§ **EXERCISE AIM**
Reproduce exactly the lines below from the one containing "make_basket(paint)" through the one containing "imported = [obj", including both, and nothing else.

§ **DATASET SECTION**
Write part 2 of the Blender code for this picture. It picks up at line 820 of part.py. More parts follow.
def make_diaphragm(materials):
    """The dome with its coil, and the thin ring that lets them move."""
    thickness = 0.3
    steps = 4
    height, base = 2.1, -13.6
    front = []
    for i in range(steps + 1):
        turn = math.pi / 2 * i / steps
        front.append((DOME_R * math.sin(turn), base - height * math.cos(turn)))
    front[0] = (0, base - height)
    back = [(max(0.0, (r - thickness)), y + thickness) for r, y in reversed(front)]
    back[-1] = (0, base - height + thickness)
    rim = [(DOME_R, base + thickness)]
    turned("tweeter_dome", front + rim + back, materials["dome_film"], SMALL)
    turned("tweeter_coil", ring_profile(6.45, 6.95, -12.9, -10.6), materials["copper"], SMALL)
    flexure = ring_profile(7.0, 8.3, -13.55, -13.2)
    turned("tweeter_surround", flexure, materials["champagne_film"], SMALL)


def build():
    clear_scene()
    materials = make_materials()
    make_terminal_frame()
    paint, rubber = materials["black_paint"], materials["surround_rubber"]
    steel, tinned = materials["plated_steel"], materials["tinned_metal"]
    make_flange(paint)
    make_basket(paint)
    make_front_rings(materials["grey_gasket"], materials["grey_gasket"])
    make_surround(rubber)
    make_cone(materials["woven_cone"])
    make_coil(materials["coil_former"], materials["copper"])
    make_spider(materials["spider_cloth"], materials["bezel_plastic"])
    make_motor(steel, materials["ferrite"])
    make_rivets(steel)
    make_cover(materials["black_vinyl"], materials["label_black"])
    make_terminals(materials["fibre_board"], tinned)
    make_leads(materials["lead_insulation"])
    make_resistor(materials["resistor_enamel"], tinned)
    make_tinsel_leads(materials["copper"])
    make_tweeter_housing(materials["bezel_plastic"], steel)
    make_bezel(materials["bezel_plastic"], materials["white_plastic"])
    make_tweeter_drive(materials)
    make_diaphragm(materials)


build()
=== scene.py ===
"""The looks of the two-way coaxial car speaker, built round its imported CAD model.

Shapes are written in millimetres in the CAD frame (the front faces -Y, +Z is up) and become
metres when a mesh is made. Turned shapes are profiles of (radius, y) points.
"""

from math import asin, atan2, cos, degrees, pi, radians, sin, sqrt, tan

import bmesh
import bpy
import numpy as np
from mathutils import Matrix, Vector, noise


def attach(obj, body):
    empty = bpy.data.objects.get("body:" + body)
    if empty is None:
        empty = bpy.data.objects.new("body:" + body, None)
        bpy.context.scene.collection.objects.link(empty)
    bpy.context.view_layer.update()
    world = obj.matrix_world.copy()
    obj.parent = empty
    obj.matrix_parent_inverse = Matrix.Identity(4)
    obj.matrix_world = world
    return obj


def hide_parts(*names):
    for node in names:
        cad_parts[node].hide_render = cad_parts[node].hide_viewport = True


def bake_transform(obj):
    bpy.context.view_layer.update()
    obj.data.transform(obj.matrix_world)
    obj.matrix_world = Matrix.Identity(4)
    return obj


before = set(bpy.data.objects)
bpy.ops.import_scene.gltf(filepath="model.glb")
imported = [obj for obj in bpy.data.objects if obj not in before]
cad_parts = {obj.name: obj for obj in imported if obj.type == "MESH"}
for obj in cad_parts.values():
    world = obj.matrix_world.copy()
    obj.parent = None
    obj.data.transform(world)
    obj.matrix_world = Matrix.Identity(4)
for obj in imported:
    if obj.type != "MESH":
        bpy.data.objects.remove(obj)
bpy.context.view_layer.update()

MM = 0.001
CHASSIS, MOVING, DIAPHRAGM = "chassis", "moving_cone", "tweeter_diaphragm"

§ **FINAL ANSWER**
    make_basket(paint)
    make_front_rings(materials["grey_gasket"], materials["grey_gasket"])
    make_surround(rubber)
    make_cone(materials["woven_cone"])
    make_coil(materials["coil_former"], materials["copper"])
    make_spider(materials["spider_cloth"], materials["bezel_plastic"])
    make_motor(steel, materials["ferrite"])
    make_rivets(steel)
    make_cover(materials["black_vinyl"], materials["label_black"])
    make_terminals(materials["fibre_board"], tinned)
    make_leads(materials["lead_insulation"])
    make_resistor(materials["resistor_enamel"], tinned)
    make_tinsel_leads(materials["copper"])
    make_tweeter_housing(materials["bezel_plastic"], steel)
    make_bezel(materials["bezel_plastic"], materials["white_plastic"])
    make_tweeter_drive(materials)
    make_diaphragm(materials)


build()
=== scene.py ===
"""The looks of the two-way coaxial car speaker, built round its imported CAD model.

Shapes are written in millimetres in the CAD frame (the front faces -Y, +Z is up) and become
metres when a mesh is made. Turned shapes are profiles of (radius, y) points.
"""

from math import asin, atan2, cos, degrees, pi, radians, sin, sqrt, tan

import bmesh
import bpy
import numpy as np
from mathutils import Matrix, Vector, noise


def attach(obj, body):
    empty = bpy.data.objects.get("body:" + body)
    if empty is None:
        empty = bpy.data.objects.new("body:" + body, None)
        bpy.context.scene.collection.objects.link(empty)
    bpy.context.view_layer.update()
    world = obj.matrix_world.copy()
    obj.parent = empty
    obj.matrix_parent_inverse = Matrix.Identity(4)
    obj.matrix_world = world
    return obj


def hide_parts(*names):
    for node in names:
        cad_parts[node].hide_render = cad_parts[node].hide_viewport = True


def bake_transform(obj):
    bpy.context.view_layer.update()
    obj.data.transform(obj.matrix_world)
    obj.matrix_world = Matrix.Identity(4)
    return obj


before = set(bpy.data.objects)
bpy.ops.import_scene.gltf(filepath="model.glb")
imported = [obj for obj in bpy.data.objects if obj not in before]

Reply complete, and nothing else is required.